"CQSim+: Symbiotic Simulation for Multi-Resource Scheduling in High-Performance Computing"

CQSim+: Symbiotic Simulation for Multi-Resource Scheduling in High-Performance Computing

Kurkure, Y., Sharma, S., Wang, X., Papka, M., Lan, Z.

image A time diagram of CQSim+ performing meta-scheduling for multiple systems.

Efficient job scheduling is crucial in high-performance computing (HPC), balancing user demands for quick job turnaround with facility goals for high resource utilization. Traditional scheduling requires users to specify a system at job submission, which can lead to inefficiencies. A unified scheduling approach, viewing the resources within a computing facility as an integrated pool, promises improved resource use and reduced job wait times. This paper presents CQSim+, an open-source, discrete event-driven simulator tailored for symbiotic multi-resource scheduling. CQSim+ supports dynamic simulation by continuously integrating real-time data from job schedulers, enabling adaptive scheduling based on the system’s current state. Through extensive experimentation, we demonstrate CQSim+’s ability to enhance resource utilization and decrease job wait times in both homogeneous and heterogeneous HPC environments.

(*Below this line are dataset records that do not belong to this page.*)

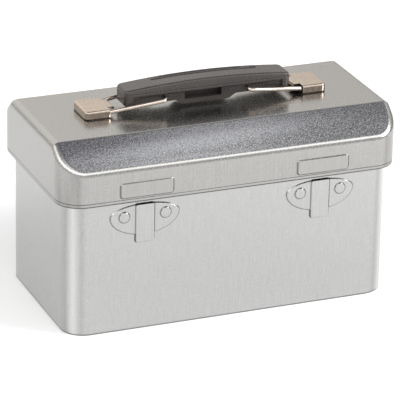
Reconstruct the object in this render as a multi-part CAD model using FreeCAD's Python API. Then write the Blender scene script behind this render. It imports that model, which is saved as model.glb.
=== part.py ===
import FreeCAD, Part
import math
import os

from FreeCAD import Vector

# Tin sewing box with a hinged lid, a lifting handle and two trays.
# Millimetres, +X to the right, +Y to the back, +Z up, origin at the middle of the underside.

# ---------------------------------------------------------------- driving dimensions
sheet = 0.5                      # tinplate of the box and its lid
tray_sheet = 0.6                 # tinplate of the trays
plate = 1.0                      # brackets and link arms
run = 0.06                       # radial running clearance of every pivot

lid_half_x = 105.0
lid_half_y = 55.8
lid_corner_r = 15.5
lid_low_z = 80.7                 # lower edge of the skirt
lid_fold_z = 100.9               # where the skirt turns into the slope
lid_top_z = 115.3
lid_flat_half_y = 36.8           # half-width of the flat roof
lid_fold_r = 2.6                 # rounding of the folds
lid_hem_h = 4.0

body_half_x = 100.5
body_half_y = 52.4
body_corner_r = 14.0
body_rim_z = 102.5
body_hem_h = 5.0
base_flange_h = 3.0

latch_x = 54.5                   # the dummy latches stand this far from the middle
bar_w, bar_z0, bar_z1, bar_rise = 32.0, 84.2, 93.0, 1.0
shield_half_w, shield_low_h, shield_z = 21.0, 12.0, 71.4
shield_top_h, shield_rise = 6.6, 0.9
strap_w, strap_z0, strap_z1, strap_rise = 11.5, 54.7, 77.8, 1.7
stud_r, stud_rise, stud_z, stud_dx = 3.3, 1.9, 71.1, 12.6

hinge_y = 54.1
hinge_z = lid_low_z + 1.0
hinge_x = 60.0
hinge_half_w = 12.0
knuckle_r = 1.4
pin_r = 0.8
hinge_notch_play = 0.4

tray_half_x = 96.5
upper_y0, upper_y1 = -50.7, 18.0
upper_z0, upper_z1 = 68.0, 97.7
upper_front_r, upper_rear_r = 12.0, 6.0
lower_half_x = 98.9
lower_y0, lower_y1 = -1.1, 50.9
lower_z0, lower_z1 = 33.9, 58.0
lower_corner_r = 12.9
tray_hem_h = 3.5

slab_x0 = 97.4                   # brackets and link arms lie between this and slab_x1
slab_x1 = slab_x0 + plate
lid_pivot_y, lid_pivot_z = 8.0, 88.0        # tray to lid bracket
link_pivot_y, link_pivot_z = 20.0, 70.0     # link arm to body
rivet_r = 1.5
rivet_head_r = 2.8
end_gap = 0.1                    # side play beside each moving plate

rail_half_y = 37.0
rail_z = 33.8                    # top of the flange that the lower tray runs on
rail_w = 6.0
rail_h = 7.0
rail_t = 0.8

cap_x0, cap_x1 = 60.5, 75.5
cap_half_y = 11.3
cap_h = 5.3
cap_t = 0.6
cap_corner_r = 3.0
tongue_x = 56.4
tongue_half_y = 6.4
tab_w = 3.0
tab_places = (63.5, 71.0)        # middle of each clinched tab, along X
backing_t = 0.8

wire_r = 1.3
wire_bend_r = 2.6
pivot_x, pivot_z = 26.0, 122.8   # wire ends in the grip core
crossbar_x, crossbar_z = 66.0, 117.6
arm_y_cap, arm_y_grip = 8.5, 12.6
wire_end_y = 3.6

grip_mid_x = 1.65               # the grip sits a little to the right of the pivots' middle
grip_half_x = 51.85
grip_half_y = 8.2
grip_end_z = 128.8
grip_mid_z = 131.6
grip_low_z = 119.6
grip_split_z = 125.2
grip_end_block = 5.0
core_half_y = 6.4
belly_z = 116.9
belly_x0, belly_x1 = -14.0, 15.2    # the belly's flat underside
belly_run = 4.2                     # length of the slant at each end of it
window_x0, window_x1, window_z0, window_z1 = -12.6, 10.6, 119.6, 124.6
window_depth = 5.6
screw_reach = 38.5               # from the grip's middle to each screw


# ---------------------------------------------------------------- small tools
def block(x0, x1, y0, y1, z0, z1):
    """A box from its two corners."""
    return Part.makeBox(x1 - x0, y1 - y0, z1 - z0, Vector(x0, y0, z0))


def rod(start, end, radius):
    """A round bar between two points."""
    along = end - start
    return Part.makeCylinder(radius, along.Length, start, along)


def upright_edges(shape, side=0):
    """Edges that run along Z; side -1 keeps the front ones, +1 the rear ones, 0 all."""
    middle_y = shape.BoundBox.Center.y
    found = []
    for edge in shape.Edges:
        ends = [vertex.Point for vertex in edge.Vertexes]
        upright = len(ends) == 2 and abs(ends[0].x - ends[1].x) + abs(ends[0].y - ends[1].y) < 1e-6
        if upright and (side == 0 or (ends[0].y - middle_y) * side > 0):
            found.append(edge)
    return found


def rounded_block(x0, x1, y0, y1, z0, z1, front_r, rear_r=None):
    """A box with rounded upright corners."""
    solid = block(x0, x1, y0, y1, z0, z1)
    solid = solid.makeFillet(front_r, upright_edges(solid, -1))
    rear = [edge for edge in upright_edges(solid, 1) if abs(edge.Vertexes[0].Y - y1) < 1e-6]
    return solid.makeFillet(rear_r or front_r, rear)


def centred_block(half_x, half_y, z0, z1, radius):
    """A rounded box about the Z axis."""
    return rounded_block(-half_x, half_x, -half_y, half_y, z0, z1, radius)


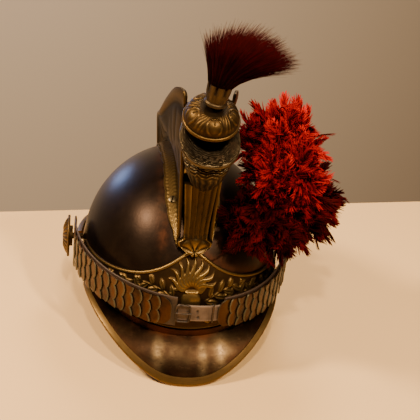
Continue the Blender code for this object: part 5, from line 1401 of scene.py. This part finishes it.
def make_scales(side, hand):
    """Each scale is a strip across the strap whose free edge has two lobes, or one and two halves.
    Its reach is 1 plus a power of the sine's size, and it lifts off the strap as it reaches."""
    number = np.arange(SCALES)[:, None, None]
    share = np.linspace(0.0, 1.0, 49)[:, None]
    reach = np.linspace(0.03, 1.0, 11)
    wave = np.where(number % 2 == 0, np.abs(np.sin(2.0 * math.pi * share)), np.abs(np.cos(2.0 * math.pi * share)))
    lobe = reach * (1.0 + SCALE_LOBE * 0.98 * wave ** 0.6)
    outer_angle = SCALE_FIRST_ANGLE + SCALE_PITCH * (number + 1)
    angle = side * (outer_angle - SCALE_PITCH * lobe) + (STRAP_SHIFT if side < 0 else 0.0)
    across = 2.0 * share - 1.0
    seat = STRAP_OFFSET + STRAP_THICKNESS + FIT_GAP
    dome = 0.0006 * np.sin(math.pi * reach) * wave ** 0.5
    rolled = np.exp(-((reach - 0.93) / 0.05) ** 2) * 0.0003
    lift = seat + SCALE_RISE * lobe
    outer = strap_point(angle, across, lift + SCALE_THICKNESS + dome + rolled)
    inner = strap_point(angle, across, lift)
    walls = [sheet(outer[k], inner[k]) for k in range(SCALES)]
    size = len(walls[0][0])
    points = np.concatenate([wall[0] for wall in walls])
    faces = np.concatenate([wall[1] + k * size for k, wall in enumerate(walls)])
    edge = np.broadcast_to(np.clip((reach - 0.86) / 0.12, 0.0, 1.0), lobe.shape)
    # Painted shade on the part of each scale that the next one's lobes cover.
    tuck = np.broadcast_to(np.clip((0.62 - reach) / 0.3, 0.0, 1.0) * np.clip(1.2 - np.abs(across), 0.3, 1.0), lobe.shape)
    marks = {}
    for mark, field in (("edge", edge), ("tuck", tuck)):
        flat = field.reshape(SCALES, -1)
        marks[mark] = np.concatenate([flat, flat], axis=1)
    nodes = ["strap_scale_%s_%02d" % (hand, k + 1) for k in range(SCALES)]
    put("strap_scales_" + hand, points, faces, SCALE_BRASS, nodes, marks, sharp=50.0)


def make_end_plate(side, hand):
    """Smooth plate that ends the scales, with a rounded free end and a slightly domed face."""
    share = np.linspace(0.0, 1.0, 41)[:, None]
    across = 2.0 * share - 1.0
    tip = END_PLATE_INNER_ANGLE + (SCALE_FIRST_ANGLE - END_PLATE_INNER_ANGLE) * 0.55 * across ** 4
    start = SCALE_FIRST_ANGLE - 0.03 * SCALE_PITCH
    reach = np.linspace(0.0, 1.0, 16)
    angle = side * (start + (tip - start) * reach) + (STRAP_SHIFT if side < 0 else 0.0)
    seat = STRAP_OFFSET + STRAP_THICKNESS + FIT_GAP
    lift = seat + SCALE_RISE * 0.24 * reach
    dome = 0.0005 * np.sin(math.pi * np.clip(reach, 0.0, 1.0)) * (1.0 - across ** 2)
    outer = strap_point(angle, across, lift + SCALE_THICKNESS + dome)
    inner = strap_point(angle, across, lift)
    points, faces = sheet(outer, inner)
    edge = np.broadcast_to(np.clip((reach - 0.93) / 0.06, 0.0, 1.0) * 0.5, angle.shape)
    # The end plates take an even share of the same darkening as their darker brown tone.
    marks = {"edge": np.tile(edge.ravel(), 2), "tuck": np.full(len(points), 0.40)}
    put("strap_end_plate_" + hand, points, faces, SCALE_BRASS, ["strap_end_" + hand], marks)


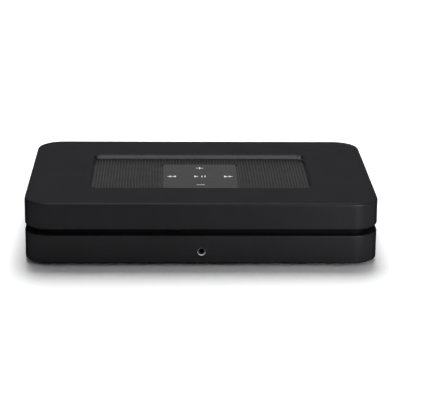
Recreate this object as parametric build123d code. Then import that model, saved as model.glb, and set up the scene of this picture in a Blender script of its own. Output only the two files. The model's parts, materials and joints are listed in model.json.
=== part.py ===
from build123d import *
import os

# A compact network music streamer, in millimetres.
# X runs to the right, Y to the back and Z up from the surface that it stands on.
# The origin lies on that surface, under the middle of the casings.

# Whole streamer
casing_width = 220.0
casing_depth = 146.0
corner_radius = 17.0
foot_height = 2.0
lower_height = 18.2
groove_height = 4.0
upper_height = 16.8
groove_depth = 5.0

# Clearances shared by all pieces
overrun = 1.0
seam = 0.3
slip = 0.05

# Casing mouldings
casing_wall = 2.4
roof_thickness = 2.4
deck_thickness = 2.4
flange_thickness = 1.6
band_thickness = 2.4
ledge_reach = 13.5
top_edge_radius = 1.5
rim_edge_radius = 0.8
least_corner_radius = 0.5

# Casing screws and the bosses that they bite into
screw_radius = 1.4
screw_head_radius = 2.7
screw_head_height = 1.8
screw_hole_clearance = 0.3
screw_bite = 7.0
boss_radius = 3.2
corner_screw_inset = 11.0
side_screw_share = 0.62
front_screw_share = 0.56
middle_screw_share = 0.36

# Small screws of the boards, the insert and the rear panel
small_screw_radius = 0.9
small_head_radius = 1.8
small_head_height = 1.1
small_bite = 2.2

# Recess in the roof
recess_width = 141.4
recess_length = 78.0
recess_corner_radius = 5.5
recess_drop = 3.0
recess_wall_run = 1.1
recess_frame_width = 11.0

# Ribbed insert that floors the recess
insert_thickness = 2.0
insert_margin = 8.0
insert_screw_margin = 4.2
rib_pitch = 1.9
rib_height = 0.5
rib_top_width = 0.8
rib_foot_width = 1.3

# Touch panel, its light guide and its board
touch_width = 48.4
touch_length = 55.2
touch_thickness = 1.3
touch_corner_radius = 1.0
touch_forward = 5.4
touch_proud = 0.1
touch_seat_ledge = 2.5
touch_board_margin = 4.6
touch_board_thickness = 1.0
touch_screw_inset = 2.3

# Infrared window in the groove and what stands behind it
ir_place = -17.8
ir_window_width = 7.5
ir_window_height = 2.2
ir_board_width = 13.0
ir_board_length = 9.0
ir_board_thickness = 1.0
ir_receiver_width = 6.8
ir_receiver_length = 3.6
ir_receiver_height = 2.6

# Base plate and feet
plate_thickness = 1.6
plate_recess = 0.6
foot_radius = 8.0
foot_inset = 25.0
foot_edge_radius = 0.6
vent_slot_length = 18.0
vent_slot_width = 2.4
vent_slot_pitch = 6.0
vent_slot_count = 9
vent_row_offset = 14.0
vent_centre_share = 0.2

# Rear bay and its panel
bay_side_margin = 26.0
bay_sill = 4.4
bay_height = 24.6
bay_depth = 10.0
bay_wall = 1.6
bay_setback = 0.4
bay_corner_radius = 2.2
panel_thickness = 1.5
ear_width = 10.5
ear_sill = 4.0
ear_height = 7.0

# Boards on the base plate
board_thickness = 1.6
standoff_height = 6.0
standoff_radius = 2.6
board_setback = 0.6
supply_board_side_gap = 16.0
supply_board_front_gap = 7.2
supply_board_socket_gap = 4.5
main_board_side_gap = 22.0
main_board_front_gap = 9.2
main_board_socket_margin = 0.5
board_screw_shares = ((-0.92, -0.92), (0.92, -0.92), (-0.92, 0.5), (0.92, 0.5))
insulation_thickness = 0.4
insulation_inset = 1.5

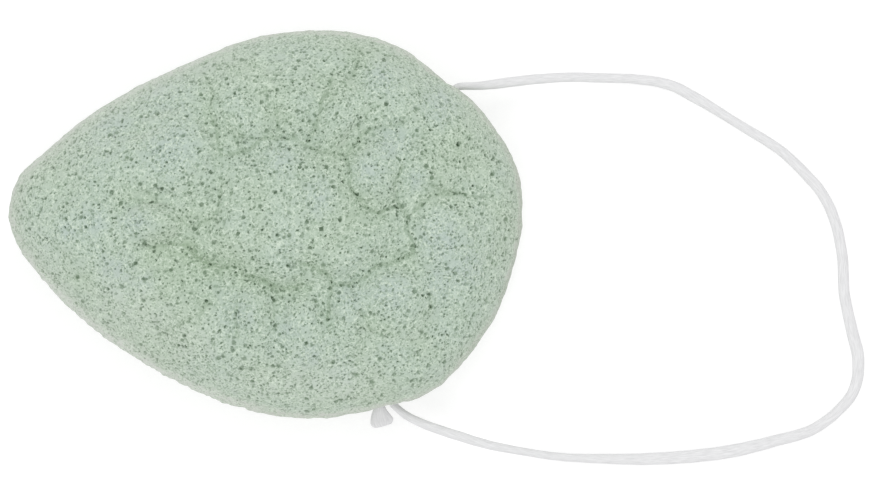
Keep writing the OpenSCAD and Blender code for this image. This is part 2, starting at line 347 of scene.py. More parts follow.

Additionally, we present a case study that coordinates job scheduling between two production systems, illustrating how CQSim+ can effectively optimize job scheduling across distinct systems.

CCS Concepts: Computing methodologies - Modeling methodologies; Discrete-event simulation; Real-time simulation; Simulation tools; Social and professional topics - System management

Keywords: Multi-resource scheduling, Simulation tool, Resource management systems, High-performance computing

https://doi.org/10.1145/3726301.3728404